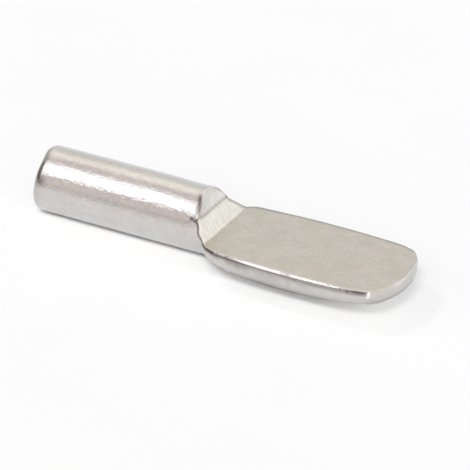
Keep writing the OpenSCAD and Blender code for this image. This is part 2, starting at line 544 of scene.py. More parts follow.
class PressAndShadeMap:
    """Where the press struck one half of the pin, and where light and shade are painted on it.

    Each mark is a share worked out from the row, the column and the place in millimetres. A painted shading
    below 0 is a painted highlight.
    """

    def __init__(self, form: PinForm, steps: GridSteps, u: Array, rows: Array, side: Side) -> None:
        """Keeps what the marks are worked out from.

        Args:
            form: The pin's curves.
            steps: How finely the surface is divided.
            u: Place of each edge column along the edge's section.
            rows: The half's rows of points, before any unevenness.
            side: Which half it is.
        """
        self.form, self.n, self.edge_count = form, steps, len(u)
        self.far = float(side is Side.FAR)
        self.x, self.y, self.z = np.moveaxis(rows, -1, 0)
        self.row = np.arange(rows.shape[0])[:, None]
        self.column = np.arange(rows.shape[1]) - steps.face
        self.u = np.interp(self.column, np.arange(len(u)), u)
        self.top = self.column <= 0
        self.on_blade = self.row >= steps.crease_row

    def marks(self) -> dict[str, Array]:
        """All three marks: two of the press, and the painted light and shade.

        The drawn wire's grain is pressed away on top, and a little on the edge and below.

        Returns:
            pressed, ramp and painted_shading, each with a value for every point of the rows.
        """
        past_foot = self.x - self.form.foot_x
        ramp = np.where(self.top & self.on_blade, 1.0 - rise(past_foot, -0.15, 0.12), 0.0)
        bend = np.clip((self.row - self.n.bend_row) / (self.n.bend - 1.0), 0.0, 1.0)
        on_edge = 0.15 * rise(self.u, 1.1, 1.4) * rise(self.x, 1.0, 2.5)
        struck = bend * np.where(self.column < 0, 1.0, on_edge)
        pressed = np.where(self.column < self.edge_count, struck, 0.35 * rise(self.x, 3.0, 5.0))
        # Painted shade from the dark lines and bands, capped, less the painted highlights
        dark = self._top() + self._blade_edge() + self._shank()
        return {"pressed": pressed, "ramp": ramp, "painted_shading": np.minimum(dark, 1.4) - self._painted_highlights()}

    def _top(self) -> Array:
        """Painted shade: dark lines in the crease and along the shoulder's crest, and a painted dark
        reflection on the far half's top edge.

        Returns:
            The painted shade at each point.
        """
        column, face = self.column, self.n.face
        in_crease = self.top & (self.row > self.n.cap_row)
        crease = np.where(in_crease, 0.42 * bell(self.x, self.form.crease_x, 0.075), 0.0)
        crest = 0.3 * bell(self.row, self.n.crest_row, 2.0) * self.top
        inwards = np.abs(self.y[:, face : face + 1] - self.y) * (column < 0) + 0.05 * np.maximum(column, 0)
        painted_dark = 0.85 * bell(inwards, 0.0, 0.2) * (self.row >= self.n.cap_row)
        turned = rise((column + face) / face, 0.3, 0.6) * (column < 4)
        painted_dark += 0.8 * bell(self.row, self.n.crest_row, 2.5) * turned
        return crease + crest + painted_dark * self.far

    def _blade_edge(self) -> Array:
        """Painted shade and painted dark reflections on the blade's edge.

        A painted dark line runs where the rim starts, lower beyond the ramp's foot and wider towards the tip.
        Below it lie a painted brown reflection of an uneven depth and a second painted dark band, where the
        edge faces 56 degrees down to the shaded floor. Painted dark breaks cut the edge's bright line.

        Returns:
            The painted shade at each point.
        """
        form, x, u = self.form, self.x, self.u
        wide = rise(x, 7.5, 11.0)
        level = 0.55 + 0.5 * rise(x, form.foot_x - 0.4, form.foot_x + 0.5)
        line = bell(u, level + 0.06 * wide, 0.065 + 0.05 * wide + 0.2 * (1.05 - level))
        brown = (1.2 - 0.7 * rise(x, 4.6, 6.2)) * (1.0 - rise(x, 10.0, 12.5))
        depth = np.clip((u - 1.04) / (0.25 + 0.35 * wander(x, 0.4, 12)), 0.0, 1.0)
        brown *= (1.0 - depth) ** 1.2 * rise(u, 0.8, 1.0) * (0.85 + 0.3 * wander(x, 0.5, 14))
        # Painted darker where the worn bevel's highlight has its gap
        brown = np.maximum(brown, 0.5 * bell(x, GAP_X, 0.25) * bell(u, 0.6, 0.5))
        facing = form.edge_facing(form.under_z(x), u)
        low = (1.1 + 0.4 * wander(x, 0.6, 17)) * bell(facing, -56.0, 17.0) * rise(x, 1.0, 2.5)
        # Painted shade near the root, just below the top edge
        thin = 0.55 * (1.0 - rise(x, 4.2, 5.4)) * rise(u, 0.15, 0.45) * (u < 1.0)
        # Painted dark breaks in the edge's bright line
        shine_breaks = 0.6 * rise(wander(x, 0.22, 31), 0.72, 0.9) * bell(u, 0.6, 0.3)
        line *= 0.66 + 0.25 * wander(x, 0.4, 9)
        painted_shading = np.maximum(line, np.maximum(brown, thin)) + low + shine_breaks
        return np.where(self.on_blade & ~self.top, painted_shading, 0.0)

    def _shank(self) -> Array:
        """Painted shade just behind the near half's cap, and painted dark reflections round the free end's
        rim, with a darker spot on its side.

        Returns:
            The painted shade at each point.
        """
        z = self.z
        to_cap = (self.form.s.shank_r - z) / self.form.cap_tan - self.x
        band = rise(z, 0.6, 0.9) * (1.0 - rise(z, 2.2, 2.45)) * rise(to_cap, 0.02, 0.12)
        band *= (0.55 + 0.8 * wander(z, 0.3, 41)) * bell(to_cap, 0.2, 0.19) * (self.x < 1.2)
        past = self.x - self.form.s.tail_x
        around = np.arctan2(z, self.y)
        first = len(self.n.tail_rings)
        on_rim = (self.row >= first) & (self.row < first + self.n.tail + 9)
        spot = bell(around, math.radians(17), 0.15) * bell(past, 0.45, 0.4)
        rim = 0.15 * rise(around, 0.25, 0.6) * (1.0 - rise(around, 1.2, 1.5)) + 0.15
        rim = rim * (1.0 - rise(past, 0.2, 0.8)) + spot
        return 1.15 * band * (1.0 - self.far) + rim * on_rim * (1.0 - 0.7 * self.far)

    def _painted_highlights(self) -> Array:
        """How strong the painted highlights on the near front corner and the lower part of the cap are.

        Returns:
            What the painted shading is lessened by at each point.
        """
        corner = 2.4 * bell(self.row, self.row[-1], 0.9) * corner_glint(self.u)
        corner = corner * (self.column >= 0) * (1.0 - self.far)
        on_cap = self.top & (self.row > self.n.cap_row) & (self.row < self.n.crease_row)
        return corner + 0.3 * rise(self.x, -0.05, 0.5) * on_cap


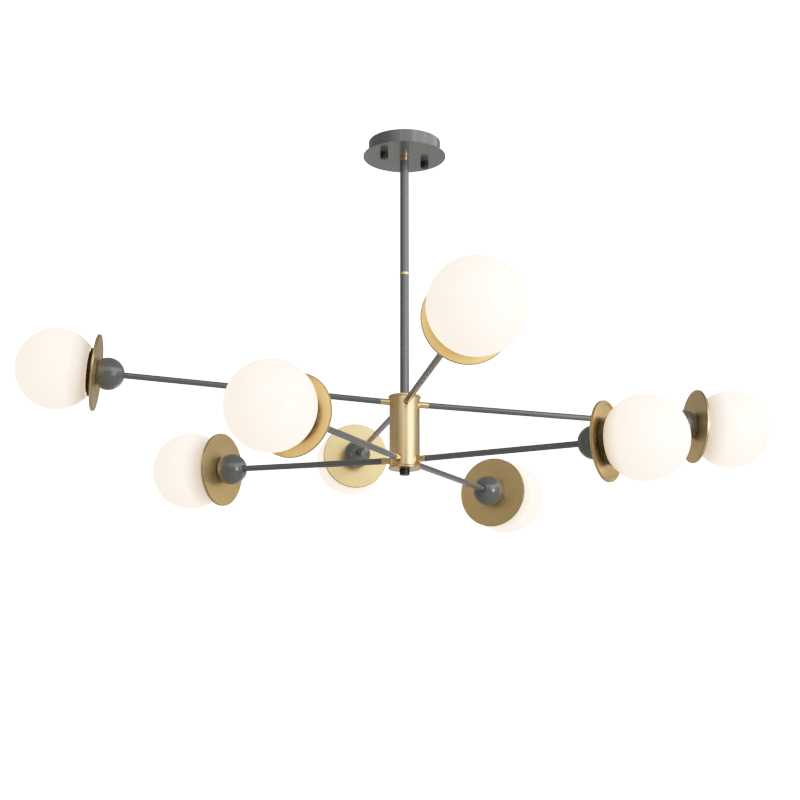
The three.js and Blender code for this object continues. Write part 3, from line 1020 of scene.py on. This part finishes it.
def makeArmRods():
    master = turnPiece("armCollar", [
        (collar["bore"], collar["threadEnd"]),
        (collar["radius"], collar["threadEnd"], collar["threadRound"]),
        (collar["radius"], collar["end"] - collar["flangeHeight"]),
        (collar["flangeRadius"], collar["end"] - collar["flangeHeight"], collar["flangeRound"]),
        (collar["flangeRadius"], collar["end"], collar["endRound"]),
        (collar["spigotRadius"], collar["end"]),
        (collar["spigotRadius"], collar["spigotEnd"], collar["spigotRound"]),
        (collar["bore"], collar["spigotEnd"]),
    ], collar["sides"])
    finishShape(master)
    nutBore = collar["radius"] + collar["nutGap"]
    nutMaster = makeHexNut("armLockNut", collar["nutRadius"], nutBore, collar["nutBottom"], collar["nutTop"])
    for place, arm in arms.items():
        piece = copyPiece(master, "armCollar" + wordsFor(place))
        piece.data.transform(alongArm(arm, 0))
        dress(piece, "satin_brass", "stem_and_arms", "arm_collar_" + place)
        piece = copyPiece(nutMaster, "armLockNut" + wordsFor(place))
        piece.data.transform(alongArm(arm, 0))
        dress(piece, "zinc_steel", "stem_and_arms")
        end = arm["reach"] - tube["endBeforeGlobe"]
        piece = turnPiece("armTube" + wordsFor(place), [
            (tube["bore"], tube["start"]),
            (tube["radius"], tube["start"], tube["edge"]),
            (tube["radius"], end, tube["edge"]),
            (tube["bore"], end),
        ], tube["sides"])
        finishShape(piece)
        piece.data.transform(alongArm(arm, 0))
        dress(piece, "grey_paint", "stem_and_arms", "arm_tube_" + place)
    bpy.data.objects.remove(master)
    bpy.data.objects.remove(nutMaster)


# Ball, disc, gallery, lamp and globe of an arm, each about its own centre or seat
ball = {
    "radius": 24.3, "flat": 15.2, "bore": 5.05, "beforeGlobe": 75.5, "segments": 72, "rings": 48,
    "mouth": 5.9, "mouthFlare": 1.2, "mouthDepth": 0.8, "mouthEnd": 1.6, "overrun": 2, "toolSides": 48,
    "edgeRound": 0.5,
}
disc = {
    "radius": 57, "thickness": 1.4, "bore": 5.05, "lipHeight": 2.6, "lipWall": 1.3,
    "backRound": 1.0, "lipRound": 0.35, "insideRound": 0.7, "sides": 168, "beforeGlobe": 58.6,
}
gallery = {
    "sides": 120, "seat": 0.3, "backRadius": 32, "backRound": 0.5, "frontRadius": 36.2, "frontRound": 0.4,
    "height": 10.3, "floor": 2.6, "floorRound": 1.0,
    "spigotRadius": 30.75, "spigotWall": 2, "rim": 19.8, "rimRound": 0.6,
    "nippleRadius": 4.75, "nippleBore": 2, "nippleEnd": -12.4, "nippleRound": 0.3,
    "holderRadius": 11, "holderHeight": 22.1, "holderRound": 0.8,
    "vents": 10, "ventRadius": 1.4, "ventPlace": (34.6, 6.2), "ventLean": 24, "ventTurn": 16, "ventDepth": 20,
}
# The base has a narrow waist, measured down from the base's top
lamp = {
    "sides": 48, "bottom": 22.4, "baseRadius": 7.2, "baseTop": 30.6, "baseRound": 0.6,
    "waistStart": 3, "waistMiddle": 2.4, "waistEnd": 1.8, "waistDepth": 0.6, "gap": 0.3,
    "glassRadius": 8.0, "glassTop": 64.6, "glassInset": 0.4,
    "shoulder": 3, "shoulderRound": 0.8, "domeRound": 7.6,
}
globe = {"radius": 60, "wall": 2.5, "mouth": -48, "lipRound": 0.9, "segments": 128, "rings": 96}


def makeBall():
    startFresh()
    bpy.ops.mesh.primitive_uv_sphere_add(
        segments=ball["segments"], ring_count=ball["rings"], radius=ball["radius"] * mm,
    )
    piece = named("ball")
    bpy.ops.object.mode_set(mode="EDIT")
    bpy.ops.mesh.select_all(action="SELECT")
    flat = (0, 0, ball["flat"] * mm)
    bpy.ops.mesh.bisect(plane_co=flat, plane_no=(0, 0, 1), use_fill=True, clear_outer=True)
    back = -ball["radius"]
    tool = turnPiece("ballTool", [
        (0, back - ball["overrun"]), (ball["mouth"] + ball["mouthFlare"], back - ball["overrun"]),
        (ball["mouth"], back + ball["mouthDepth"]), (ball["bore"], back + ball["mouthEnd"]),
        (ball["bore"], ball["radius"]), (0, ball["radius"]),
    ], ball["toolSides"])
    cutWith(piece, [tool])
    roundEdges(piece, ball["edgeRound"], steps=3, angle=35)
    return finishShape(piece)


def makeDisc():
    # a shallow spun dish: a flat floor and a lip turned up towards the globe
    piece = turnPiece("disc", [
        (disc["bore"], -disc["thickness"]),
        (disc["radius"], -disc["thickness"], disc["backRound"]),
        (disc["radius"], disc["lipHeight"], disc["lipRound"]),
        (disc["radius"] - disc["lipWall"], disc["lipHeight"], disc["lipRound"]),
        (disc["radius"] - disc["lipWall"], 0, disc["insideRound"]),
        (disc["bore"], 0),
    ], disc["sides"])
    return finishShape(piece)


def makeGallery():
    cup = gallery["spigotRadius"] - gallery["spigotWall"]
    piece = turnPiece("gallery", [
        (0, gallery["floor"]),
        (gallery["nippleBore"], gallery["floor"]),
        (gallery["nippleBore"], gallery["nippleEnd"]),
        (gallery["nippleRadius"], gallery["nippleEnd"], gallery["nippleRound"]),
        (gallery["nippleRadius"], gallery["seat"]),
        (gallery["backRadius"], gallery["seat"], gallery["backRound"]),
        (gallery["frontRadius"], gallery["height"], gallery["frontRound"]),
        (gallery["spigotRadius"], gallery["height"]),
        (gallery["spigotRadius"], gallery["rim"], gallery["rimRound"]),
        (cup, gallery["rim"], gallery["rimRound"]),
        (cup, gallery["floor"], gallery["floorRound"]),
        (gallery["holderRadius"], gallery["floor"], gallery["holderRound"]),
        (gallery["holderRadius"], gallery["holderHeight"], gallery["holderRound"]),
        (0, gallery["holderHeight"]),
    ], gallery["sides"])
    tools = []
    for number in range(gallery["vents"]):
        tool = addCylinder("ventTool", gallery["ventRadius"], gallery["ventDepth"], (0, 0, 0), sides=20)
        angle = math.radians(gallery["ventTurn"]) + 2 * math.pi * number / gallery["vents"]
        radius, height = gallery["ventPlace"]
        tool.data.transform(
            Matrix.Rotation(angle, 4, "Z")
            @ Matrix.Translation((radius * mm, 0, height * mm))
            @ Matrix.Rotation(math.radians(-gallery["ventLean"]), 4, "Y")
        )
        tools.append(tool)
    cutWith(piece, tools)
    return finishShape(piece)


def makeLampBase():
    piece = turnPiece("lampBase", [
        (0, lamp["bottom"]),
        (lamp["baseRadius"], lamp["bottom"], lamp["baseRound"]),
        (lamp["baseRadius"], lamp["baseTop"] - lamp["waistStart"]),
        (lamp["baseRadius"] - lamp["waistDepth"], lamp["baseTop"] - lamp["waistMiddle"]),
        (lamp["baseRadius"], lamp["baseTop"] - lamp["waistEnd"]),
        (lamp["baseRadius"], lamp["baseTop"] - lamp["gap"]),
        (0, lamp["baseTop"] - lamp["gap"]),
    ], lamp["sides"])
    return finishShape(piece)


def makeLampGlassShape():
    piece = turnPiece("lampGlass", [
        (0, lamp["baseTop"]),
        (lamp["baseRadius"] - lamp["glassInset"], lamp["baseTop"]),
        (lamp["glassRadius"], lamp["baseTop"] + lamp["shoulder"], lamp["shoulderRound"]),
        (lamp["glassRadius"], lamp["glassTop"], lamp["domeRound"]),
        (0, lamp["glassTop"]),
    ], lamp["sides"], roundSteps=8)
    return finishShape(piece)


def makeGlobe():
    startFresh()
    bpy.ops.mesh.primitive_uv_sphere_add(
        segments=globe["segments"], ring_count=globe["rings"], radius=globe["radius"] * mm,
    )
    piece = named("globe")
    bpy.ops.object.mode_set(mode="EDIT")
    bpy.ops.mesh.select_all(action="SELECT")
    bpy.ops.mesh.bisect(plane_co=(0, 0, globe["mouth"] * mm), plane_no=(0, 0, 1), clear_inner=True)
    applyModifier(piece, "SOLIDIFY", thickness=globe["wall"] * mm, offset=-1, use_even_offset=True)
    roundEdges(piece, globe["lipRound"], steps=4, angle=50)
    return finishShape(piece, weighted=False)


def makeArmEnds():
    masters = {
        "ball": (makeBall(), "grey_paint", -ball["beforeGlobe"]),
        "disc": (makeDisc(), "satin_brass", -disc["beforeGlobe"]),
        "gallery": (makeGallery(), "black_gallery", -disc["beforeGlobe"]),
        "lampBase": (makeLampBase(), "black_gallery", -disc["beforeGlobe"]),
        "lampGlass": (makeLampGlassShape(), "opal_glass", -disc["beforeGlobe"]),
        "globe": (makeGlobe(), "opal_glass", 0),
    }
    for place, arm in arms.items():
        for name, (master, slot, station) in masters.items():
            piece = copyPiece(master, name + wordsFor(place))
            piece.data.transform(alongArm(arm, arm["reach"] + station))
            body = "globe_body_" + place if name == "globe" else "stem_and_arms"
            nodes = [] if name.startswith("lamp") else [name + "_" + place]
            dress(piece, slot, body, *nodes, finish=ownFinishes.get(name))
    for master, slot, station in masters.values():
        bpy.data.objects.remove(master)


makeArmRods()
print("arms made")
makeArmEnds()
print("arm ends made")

Set exercise
Exactly as written, please reproduce the lines from the first line of the data to the line containing "worked out from.", inclusive, and nothing else.

Answer to the task
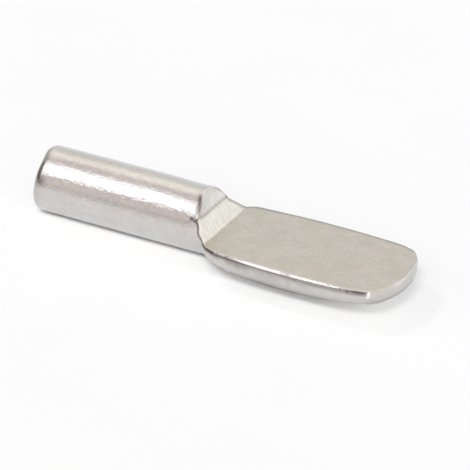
Keep writing the OpenSCAD and Blender code for this image. This is part 2, starting at line 544 of scene.py. More parts follow.
class PressAndShadeMap:
    """Where the press struck one half of the pin, and where light and shade are painted on it.

    Each mark is a share worked out from the row, the column and the place in millimetres. A painted shading
    below 0 is a painted highlight.
    """

    def __init__(self, form: PinForm, steps: GridSteps, u: Array, rows: Array, side: Side) -> None:
        """Keeps what the marks are worked out from.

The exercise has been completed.